Functional Genomics of Fire Blight Disease on Apple:

A New Approach to an Old Problem



Dr. Jay Norelli

USDA - Agricultural Research Service

Appalachian Fruit Research Station

Kearneysville, WV



Tuesday, April 17th, at 4:30 – 5:30 p.m.

Main Classroom Building, Rm 3




Sequencing of the human genome has resulted in unprecedented advances in medicine. The power of genomics research is now being applied to agriculture. Using fire blight disease of apple as an example, this seminar will explore how genomics research can allow scientists to elucidate the poorly understood mechanisms responsible for disease resistance in plants and, thereby identify new opportunities for improving natural resistance. Fire blight disease was first reported in 1780 on pear and quince in the Hudson Valley of New York and since the mid-19th century has caused serious economic losses for apple and pear growers. After more than a century of research, a great deal is known about fire blight and its causal agent, Erwinia amylovora, yet the disease remains a serious threat to the fruit industry. Identifying apple genes responsible for resistance to fire blight disease and determining the biological function of those genes will facilitate new methods of marker-assisted selection to efficiently breed and/or genetically engineer superior apple varieties with improved fire blight resistance. This will result in: 1) reduced dependence on synthetic pesticides, 2) increased stability in production levels over time due to enhanced ability to tolerate fire blight, and 3) improved competitiveness of the US fruit industry in the global market due to increased tree fruit productivity and reduced inputs.

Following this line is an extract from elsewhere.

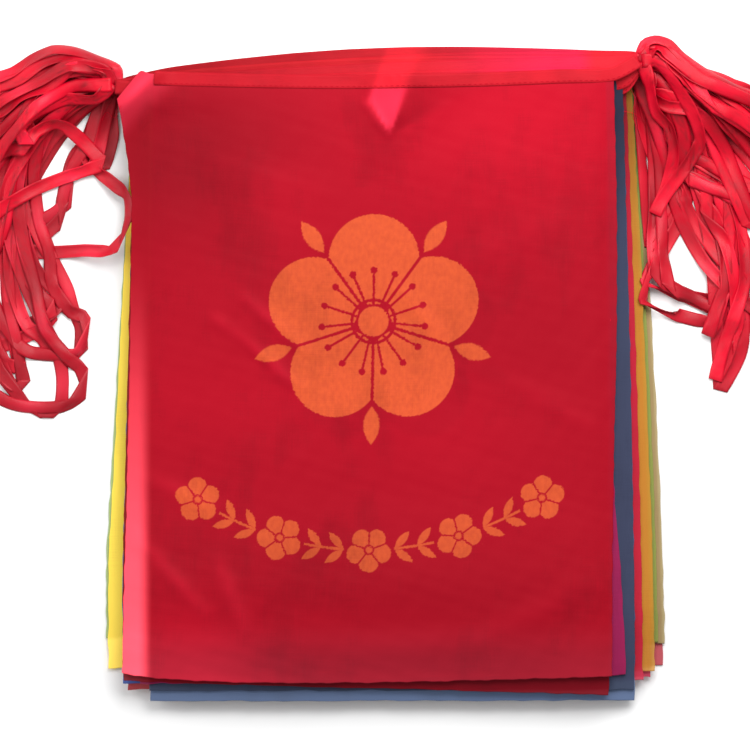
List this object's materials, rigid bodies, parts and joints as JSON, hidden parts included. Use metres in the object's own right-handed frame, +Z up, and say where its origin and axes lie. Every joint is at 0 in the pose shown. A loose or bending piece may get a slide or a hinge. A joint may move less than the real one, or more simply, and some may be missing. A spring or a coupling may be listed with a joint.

Dr. Jay Norelli is a plant pathologist with the US Department of Agriculture’s Agricultural Research Service (USDA-ARS) at the Appalachian Fruit Research Station in Kearneysville, WV.  He studied plant pathology at Cornell University and the University of California, Berkeley where he received Bachelor and Master Degrees of Science, and a Doctorate of Philosophy. Prior to becoming a research scientist at the USDA-ARS, he worked for several years as a Research Associate at Cornell University’s Agricultural Research Station in Geneva, NY. The long-term goal of his research in plant-microbe interactions is to develop new strategies for managing plant diseases based upon the use of host resistance.